◆ WHAT TO WORK ON ◆
Look through the records below, and copy out every line that holds the string "True".
□ □ □ □ □ □ □
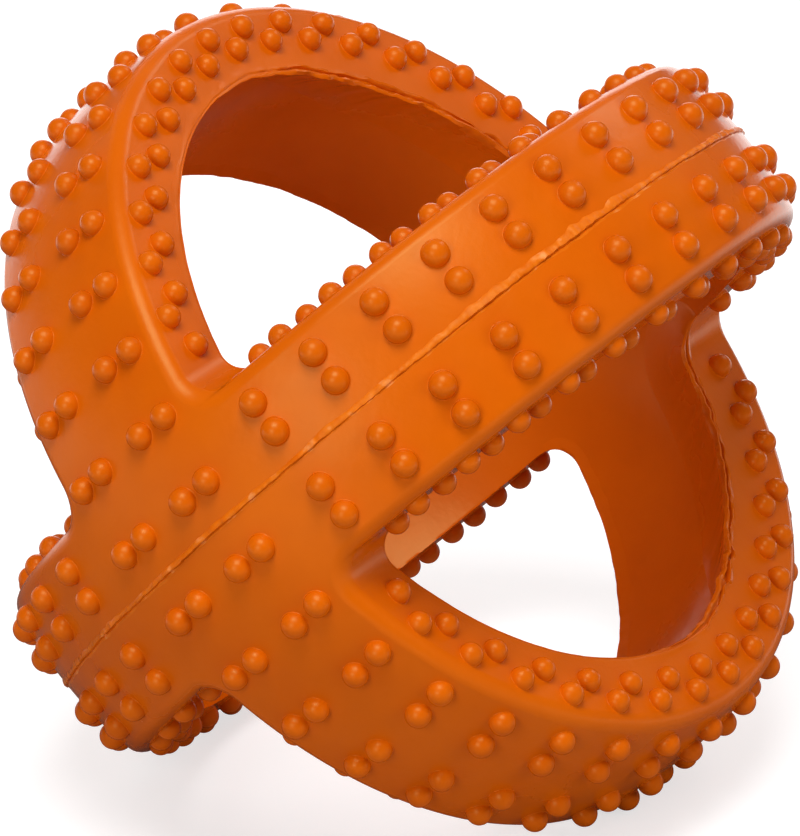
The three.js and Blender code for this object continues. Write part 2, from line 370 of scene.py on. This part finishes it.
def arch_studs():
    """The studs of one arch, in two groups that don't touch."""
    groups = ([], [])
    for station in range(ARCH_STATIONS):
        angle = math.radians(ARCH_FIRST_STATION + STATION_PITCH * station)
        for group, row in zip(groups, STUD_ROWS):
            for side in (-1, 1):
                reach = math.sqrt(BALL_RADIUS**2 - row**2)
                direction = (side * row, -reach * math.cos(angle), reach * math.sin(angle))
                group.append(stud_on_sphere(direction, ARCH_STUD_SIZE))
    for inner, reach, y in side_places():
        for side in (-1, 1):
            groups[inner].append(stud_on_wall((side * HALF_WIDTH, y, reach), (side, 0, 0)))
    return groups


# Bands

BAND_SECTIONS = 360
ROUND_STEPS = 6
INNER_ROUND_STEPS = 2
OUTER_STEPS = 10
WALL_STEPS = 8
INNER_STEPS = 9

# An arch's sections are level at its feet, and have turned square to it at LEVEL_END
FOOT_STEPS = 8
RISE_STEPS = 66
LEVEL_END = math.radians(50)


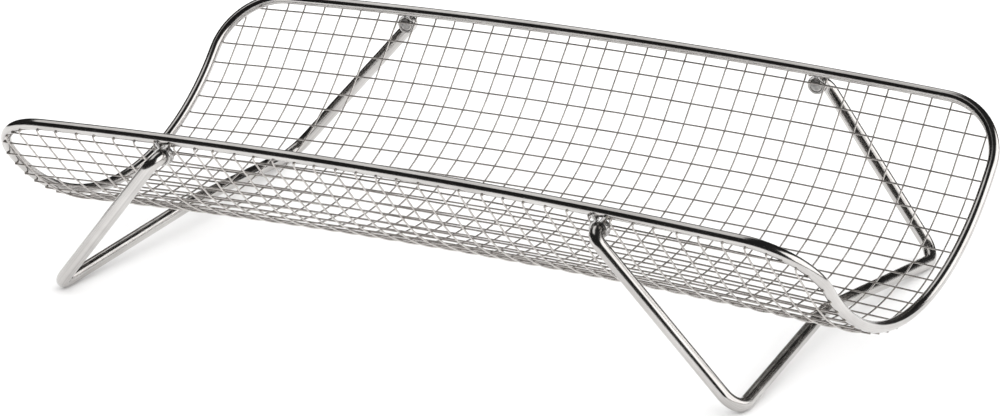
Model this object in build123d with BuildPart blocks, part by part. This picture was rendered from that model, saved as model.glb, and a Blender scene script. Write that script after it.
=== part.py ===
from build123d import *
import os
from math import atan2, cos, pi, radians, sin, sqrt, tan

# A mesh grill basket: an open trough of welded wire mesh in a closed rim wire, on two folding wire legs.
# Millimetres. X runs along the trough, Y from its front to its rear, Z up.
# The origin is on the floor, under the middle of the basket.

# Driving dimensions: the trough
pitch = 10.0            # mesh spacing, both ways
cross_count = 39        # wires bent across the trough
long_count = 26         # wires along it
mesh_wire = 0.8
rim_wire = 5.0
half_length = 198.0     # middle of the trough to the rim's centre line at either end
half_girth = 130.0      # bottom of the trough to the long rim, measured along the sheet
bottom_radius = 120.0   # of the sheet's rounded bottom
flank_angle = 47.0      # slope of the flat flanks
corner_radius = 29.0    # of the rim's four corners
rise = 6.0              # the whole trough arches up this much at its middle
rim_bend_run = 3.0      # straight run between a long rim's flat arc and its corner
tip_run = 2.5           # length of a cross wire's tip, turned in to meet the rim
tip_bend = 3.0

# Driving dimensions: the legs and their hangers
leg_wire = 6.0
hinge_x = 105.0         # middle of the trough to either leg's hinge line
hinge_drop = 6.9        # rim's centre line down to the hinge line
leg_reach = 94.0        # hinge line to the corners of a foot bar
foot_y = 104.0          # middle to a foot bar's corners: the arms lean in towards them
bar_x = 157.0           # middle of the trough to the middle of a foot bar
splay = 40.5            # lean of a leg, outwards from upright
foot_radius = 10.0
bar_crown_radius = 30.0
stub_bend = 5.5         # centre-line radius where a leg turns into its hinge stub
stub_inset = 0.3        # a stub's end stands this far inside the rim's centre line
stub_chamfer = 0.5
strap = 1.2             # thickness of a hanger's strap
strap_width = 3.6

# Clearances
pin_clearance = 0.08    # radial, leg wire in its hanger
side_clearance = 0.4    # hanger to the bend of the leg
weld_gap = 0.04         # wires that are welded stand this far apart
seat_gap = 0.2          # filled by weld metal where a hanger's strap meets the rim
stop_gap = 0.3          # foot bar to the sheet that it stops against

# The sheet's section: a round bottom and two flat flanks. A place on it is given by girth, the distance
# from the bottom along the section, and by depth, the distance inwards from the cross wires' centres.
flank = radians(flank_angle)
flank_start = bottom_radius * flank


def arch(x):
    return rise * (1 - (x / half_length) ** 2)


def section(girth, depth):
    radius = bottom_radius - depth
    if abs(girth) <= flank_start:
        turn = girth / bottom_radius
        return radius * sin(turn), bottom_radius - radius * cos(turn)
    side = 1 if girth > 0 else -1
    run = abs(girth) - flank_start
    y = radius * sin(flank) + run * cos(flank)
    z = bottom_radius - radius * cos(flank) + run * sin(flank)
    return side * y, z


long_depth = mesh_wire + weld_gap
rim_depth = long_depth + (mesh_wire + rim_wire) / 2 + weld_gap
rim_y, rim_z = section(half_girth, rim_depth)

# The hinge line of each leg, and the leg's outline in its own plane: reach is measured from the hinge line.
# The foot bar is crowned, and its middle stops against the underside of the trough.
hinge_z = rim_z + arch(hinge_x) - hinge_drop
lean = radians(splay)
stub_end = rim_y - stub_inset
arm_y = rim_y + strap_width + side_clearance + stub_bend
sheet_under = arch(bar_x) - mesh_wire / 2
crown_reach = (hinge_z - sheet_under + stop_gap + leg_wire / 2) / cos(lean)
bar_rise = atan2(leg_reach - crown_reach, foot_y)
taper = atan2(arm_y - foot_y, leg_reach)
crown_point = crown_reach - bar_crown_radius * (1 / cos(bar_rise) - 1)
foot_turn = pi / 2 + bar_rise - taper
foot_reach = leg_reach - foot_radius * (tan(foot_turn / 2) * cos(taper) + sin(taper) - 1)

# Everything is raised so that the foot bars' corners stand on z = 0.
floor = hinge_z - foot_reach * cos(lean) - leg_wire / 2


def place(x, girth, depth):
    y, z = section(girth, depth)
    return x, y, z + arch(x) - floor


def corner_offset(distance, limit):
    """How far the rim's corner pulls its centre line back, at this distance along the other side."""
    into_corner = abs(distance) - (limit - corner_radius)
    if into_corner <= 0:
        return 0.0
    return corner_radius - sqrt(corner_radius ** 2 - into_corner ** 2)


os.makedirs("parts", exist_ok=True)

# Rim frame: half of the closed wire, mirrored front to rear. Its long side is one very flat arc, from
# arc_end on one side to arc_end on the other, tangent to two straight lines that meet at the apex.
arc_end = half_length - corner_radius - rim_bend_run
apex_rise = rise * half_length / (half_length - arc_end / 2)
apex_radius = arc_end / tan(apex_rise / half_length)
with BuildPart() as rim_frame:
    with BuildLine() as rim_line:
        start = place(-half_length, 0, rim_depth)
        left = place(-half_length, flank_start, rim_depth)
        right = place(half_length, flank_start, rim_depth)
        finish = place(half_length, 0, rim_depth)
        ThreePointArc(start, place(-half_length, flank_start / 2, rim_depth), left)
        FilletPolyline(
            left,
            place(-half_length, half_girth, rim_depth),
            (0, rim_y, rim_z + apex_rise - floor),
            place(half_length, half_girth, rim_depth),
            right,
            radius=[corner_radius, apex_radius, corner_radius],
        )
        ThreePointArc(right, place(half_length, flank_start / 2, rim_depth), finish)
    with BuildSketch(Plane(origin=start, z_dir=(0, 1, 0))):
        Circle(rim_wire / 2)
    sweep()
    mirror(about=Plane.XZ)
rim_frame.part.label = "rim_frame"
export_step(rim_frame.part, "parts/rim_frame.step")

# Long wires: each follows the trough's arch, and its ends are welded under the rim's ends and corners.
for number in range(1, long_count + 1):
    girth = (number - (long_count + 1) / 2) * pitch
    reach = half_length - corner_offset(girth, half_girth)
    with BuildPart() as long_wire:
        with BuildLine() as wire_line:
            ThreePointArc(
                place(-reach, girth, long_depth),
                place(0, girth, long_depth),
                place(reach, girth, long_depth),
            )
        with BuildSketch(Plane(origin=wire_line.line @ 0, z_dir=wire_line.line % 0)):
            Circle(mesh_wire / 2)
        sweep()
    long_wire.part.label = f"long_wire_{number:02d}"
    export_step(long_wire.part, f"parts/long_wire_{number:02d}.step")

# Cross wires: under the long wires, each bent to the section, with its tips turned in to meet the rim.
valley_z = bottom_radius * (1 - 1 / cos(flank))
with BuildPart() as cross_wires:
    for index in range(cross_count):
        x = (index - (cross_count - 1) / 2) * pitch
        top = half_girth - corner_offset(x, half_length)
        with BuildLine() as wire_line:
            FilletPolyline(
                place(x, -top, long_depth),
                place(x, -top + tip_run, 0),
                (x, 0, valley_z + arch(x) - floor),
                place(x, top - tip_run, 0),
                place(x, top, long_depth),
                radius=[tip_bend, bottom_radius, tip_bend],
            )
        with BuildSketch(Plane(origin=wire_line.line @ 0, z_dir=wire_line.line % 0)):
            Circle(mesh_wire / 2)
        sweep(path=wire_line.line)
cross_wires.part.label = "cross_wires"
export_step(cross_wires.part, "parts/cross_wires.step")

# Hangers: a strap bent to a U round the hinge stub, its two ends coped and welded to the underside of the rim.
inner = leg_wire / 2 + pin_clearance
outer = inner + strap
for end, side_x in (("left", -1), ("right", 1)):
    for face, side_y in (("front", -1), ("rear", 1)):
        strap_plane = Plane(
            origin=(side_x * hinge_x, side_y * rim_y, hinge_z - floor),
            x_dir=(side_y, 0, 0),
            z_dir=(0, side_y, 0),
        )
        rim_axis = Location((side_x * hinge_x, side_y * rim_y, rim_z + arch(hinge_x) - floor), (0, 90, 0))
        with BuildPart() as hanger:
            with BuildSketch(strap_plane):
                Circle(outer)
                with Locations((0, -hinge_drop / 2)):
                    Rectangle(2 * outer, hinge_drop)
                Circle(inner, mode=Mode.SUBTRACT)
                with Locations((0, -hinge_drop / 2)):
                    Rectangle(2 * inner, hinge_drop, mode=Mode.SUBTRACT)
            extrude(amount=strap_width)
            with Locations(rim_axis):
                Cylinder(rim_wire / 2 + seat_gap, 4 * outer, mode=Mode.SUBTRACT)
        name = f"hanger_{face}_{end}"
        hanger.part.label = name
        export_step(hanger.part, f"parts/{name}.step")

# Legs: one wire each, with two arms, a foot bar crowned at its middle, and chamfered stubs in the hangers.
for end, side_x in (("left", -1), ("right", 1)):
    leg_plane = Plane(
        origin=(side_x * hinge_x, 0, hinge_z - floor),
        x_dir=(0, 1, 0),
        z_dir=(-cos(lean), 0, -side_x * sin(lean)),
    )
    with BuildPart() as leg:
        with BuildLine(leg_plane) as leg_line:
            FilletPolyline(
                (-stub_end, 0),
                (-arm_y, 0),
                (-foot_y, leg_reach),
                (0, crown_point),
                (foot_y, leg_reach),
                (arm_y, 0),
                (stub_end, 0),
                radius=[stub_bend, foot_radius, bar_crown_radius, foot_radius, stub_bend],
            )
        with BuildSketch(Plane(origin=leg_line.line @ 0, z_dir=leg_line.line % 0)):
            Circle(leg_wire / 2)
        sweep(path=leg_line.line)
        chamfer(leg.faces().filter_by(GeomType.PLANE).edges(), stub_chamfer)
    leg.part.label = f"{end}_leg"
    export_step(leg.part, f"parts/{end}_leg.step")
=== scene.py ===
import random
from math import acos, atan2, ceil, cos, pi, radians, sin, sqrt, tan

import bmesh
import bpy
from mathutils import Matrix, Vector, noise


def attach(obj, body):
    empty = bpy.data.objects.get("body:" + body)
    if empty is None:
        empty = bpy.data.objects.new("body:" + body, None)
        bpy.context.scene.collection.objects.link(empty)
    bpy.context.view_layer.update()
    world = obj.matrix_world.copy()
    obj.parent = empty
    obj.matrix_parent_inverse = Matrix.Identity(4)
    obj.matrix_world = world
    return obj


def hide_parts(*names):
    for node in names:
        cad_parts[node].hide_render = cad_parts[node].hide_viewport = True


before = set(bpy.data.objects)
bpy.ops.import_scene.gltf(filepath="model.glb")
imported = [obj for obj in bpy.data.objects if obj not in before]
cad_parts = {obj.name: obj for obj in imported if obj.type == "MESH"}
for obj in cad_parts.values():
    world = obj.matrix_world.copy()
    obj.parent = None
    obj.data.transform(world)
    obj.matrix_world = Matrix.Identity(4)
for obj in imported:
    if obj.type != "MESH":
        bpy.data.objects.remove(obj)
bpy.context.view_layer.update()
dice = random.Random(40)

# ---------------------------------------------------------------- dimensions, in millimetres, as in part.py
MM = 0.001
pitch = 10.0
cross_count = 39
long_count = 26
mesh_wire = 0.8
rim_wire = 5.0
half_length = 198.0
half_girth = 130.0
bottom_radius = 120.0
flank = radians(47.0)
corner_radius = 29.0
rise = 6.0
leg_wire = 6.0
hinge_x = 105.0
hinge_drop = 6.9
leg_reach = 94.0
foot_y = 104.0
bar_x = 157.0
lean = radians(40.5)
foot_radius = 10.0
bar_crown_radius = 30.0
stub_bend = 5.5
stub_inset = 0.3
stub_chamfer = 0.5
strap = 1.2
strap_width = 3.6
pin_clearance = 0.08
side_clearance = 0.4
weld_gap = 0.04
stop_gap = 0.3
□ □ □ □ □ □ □
◆ RESULT OF THE TASK ◆
os.makedirs("parts", exist_ok=True)
        cad_parts[node].hide_render = cad_parts[node].hide_viewport = True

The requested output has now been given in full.